_AVAILABLE DATA_.
>> start

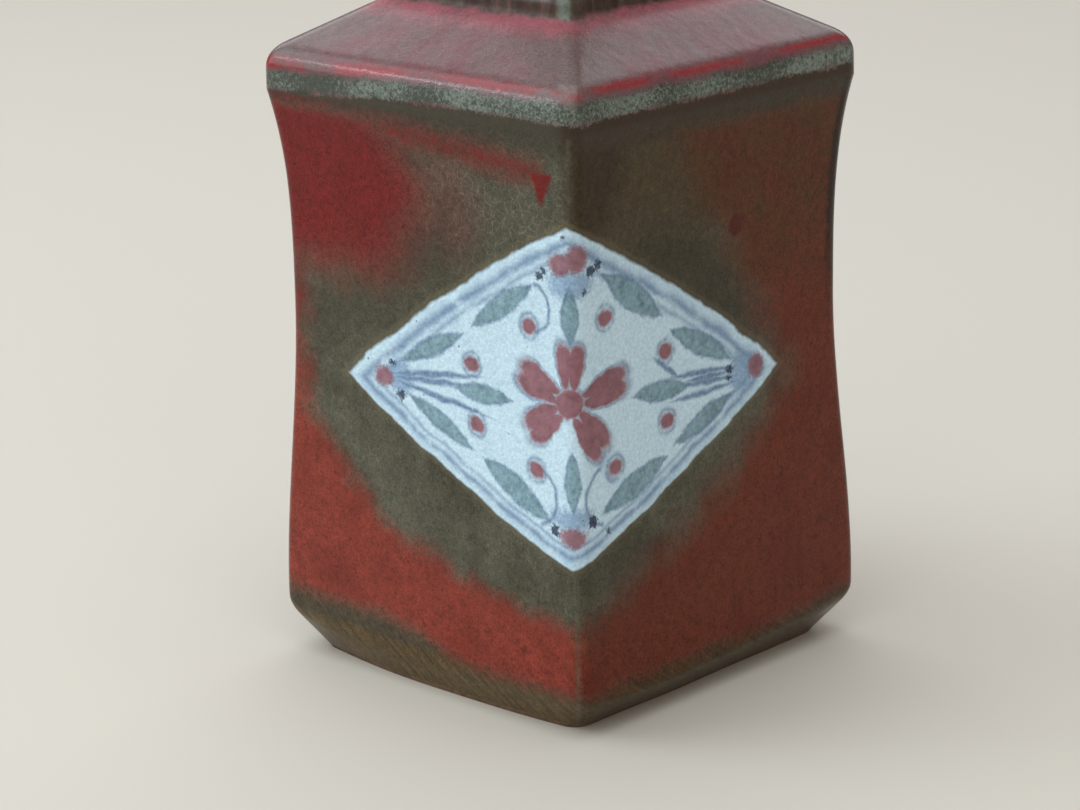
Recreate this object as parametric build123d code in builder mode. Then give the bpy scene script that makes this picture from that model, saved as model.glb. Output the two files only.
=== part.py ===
"""Square sake bottle with a waisted body, a sloping shoulder and a cork stopper.

Frame: millimetres, +Z up, origin at the centre of the foot, on the surface it stands on.
The four walls face -Y (front), +X (right), +Y (back) and -X (left).
"""
import os
from build123d import *

# ---- body: square in plan, waisted in elevation ----
body_half = 34.9            # half the side, at the rim and at the base
waist_half = 32.55          # half the side, where it is narrowest
waist_z = 62.0
corner_radius = 2.5         # rounding of the upright corners
wall_thickness = 4.6
wall_base_z = 10.0          # seam between the base slab and the walls
wall_top_z = 97.0           # seam between the walls and the shoulder slab
wall_levels = 9             # sections that carry a wall's curve

# ---- foot: pared away by hand, so that each side differs ----
foot_ring_height = 2.4
foot_recess_side = 48.0     # square recess under the bottle
foot_recess_radius = 5.0
foot_cuts = [               # turn of the side, inset at the floor, height up the side
    (0, 3.3, 7.2),
    (90, 5.2, 5.4),
    (180, 4.2, 6.2),
    (270, 3.7, 6.8),
]

# ---- shoulder: a low four-sided roof over the walls ----
shoulder_edge_z = 103.2     # where the line of the wall and the slope cross
shoulder_edge_radius = 5.0
shoulder_roof_half = 14.0   # flat part of the inside, around the bore
shoulder_roof_z = 106.0
neck_base_half = 20.6
neck_base_z = 111.8

# ---- neck and mouth ----
neck_waist_half = 15.6
neck_waist_z = 128.0
neck_top_half = 18.4
neck_top_z = 145.0
neck_corner_radius = 3.0
neck_levels = 7
bore_diameter = 20.0
lip_half = 19.4
lip_top_z = 150.0
lip_edge_radius = 2.0
mouth_edge_radius = 1.5

# ---- stopper ----
seat_gap = 0.1              # between the knob and the lip
cork_length = 21.0
cork_top_diameter = 19.9
cork_bottom_diameter = 18.4
cork_edge = 0.8
knob_diameter = 28.0
knob_groove_diameter = 21.0
knob_flange_height = 2.6
knob_groove_height = 6.4
knob_height = 16.0
knob_dome_height = 4.4
knob_dome_sagitta = 1.2     # bulge of the dome over the line from its edge to its top
knob_edge_radius = 0.8
pin_diameter = 5.0
pin_depth_in_cork = 10.0
pin_depth_in_knob = 7.0

knob_z = lip_top_z + seat_gap
knob_groove_top_z = knob_z + knob_flange_height + knob_groove_height


def waisted(z, low, middle, high):
    """Half side at height z of a form that passes three (half, height) stations."""
    if z < middle[1]:
        t = (middle[1] - z) / (middle[1] - low[1])
        return middle[0] + (low[0] - middle[0]) * t * t * (3 - 2 * t)
    t = (z - middle[1]) / (high[1] - middle[1])
    return middle[0] + (high[0] - middle[0]) * t**3


def body_half_at(z):
    return waisted(z, (body_half, wall_base_z), (waist_half, waist_z), (body_half, wall_top_z))


def neck_half_at(z):
    low = (neck_base_half, neck_base_z)
    return waisted(z, low, (neck_waist_half, neck_waist_z), (neck_top_half, neck_top_z))


def levels(bottom, top, count):
    """Evenly spaced heights, both ends included."""
    return [bottom + (top - bottom) * i / (count - 1) for i in range(count)]


def outward(turn):
    """Direction that a side of the bottle faces, the front one turned about Z."""
    return Vector(0, -1, 0).rotate(Axis.Z, turn)


os.makedirs("parts", exist_ok=True)
pieces = []


def finish(piece, name):
    """Name a finished piece and keep it for export."""
    piece.part.label = name
    pieces.append(piece.part)


# ---------------------------------------------------------------- walls
# A hollow square tube, cut along its diagonals: each wall slab is mitred
# to its neighbours at the upright corners.
with BuildPart() as wall_tube:
    for z in levels(wall_base_z, wall_top_z, wall_levels):
        with BuildSketch(Plane.XY.offset(z)):
            RectangleRounded(2 * body_half_at(z), 2 * body_half_at(z), corner_radius)
    loft()
    for z in levels(wall_base_z, wall_top_z, wall_levels):
        inner_side = 2 * (body_half_at(z) - wall_thickness)
        with BuildSketch(Plane.XY.offset(z)):
            RectangleRounded(inner_side, inner_side, corner_radius)
    loft(mode=Mode.SUBTRACT)

for turn, name in [(0, "front_wall"), (90, "right_wall"), (180, "back_wall"), (270, "left_wall")]:
    face_normal = outward(turn)
    along = outward(turn + 90)
    with BuildPart() as wall:
        add(wall_tube.part)
        split(bisect_by=Plane((0, 0, 0), z_dir=face_normal + along), keep=Keep.TOP)
        split(bisect_by=Plane((0, 0, 0), z_dir=face_normal - along), keep=Keep.TOP)
    finish(wall, name)

# ---------------------------------------------------------------- base slab and foot ring
with BuildPart() as foot_blank:
    with BuildSketch(Plane.XY):
        RectangleRounded(2 * body_half, 2 * body_half, corner_radius)
    extrude(amount=wall_base_z)
    for turn, inset, height in foot_cuts:
        at_floor = outward(turn) * (body_half - inset)
        inward_and_up = outward(turn) * -height + Vector(0, 0, inset)
        split(bisect_by=Plane(at_floor, z_dir=inward_and_up), keep=Keep.TOP)

with BuildPart() as base_slab:
    add(foot_blank.part)
    split(bisect_by=Plane.XY.offset(foot_ring_height), keep=Keep.TOP)
finish(base_slab, "base_slab")

with BuildPart() as foot_ring:
    add(foot_blank.part)
    split(bisect_by=Plane.XY.offset(foot_ring_height), keep=Keep.BOTTOM)
    with BuildSketch(Plane.XY):
        RectangleRounded(foot_recess_side, foot_recess_side, foot_recess_radius)
    extrude(amount=foot_ring_height, mode=Mode.SUBTRACT)
finish(foot_ring, "foot_ring")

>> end

Take the lines above from the first through the one containing "wall_levels = 9" and reproduce them exactly; include nothing else.

_OUTPUT OF THE EXERCISE_.
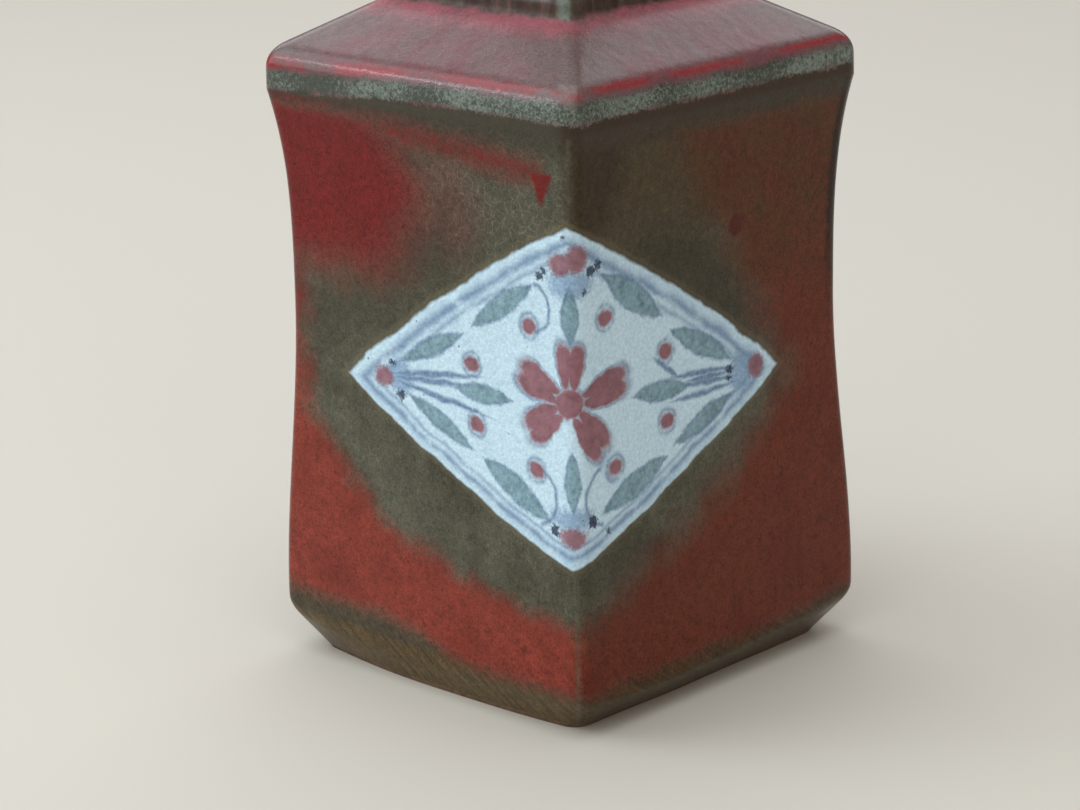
Recreate this object as parametric build123d code in builder mode. Then give the bpy scene script that makes this picture from that model, saved as model.glb. Output the two files only.
=== part.py ===
"""Square sake bottle with a waisted body, a sloping shoulder and a cork stopper.

Frame: millimetres, +Z up, origin at the centre of the foot, on the surface it stands on.
The four walls face -Y (front), +X (right), +Y (back) and -X (left).
"""
import os
from build123d import *

# ---- body: square in plan, waisted in elevation ----
body_half = 34.9            # half the side, at the rim and at the base
waist_half = 32.55          # half the side, where it is narrowest
waist_z = 62.0
corner_radius = 2.5         # rounding of the upright corners
wall_thickness = 4.6
wall_base_z = 10.0          # seam between the base slab and the walls
wall_top_z = 97.0           # seam between the walls and the shoulder slab
wall_levels = 9             # sections that carry a wall's curve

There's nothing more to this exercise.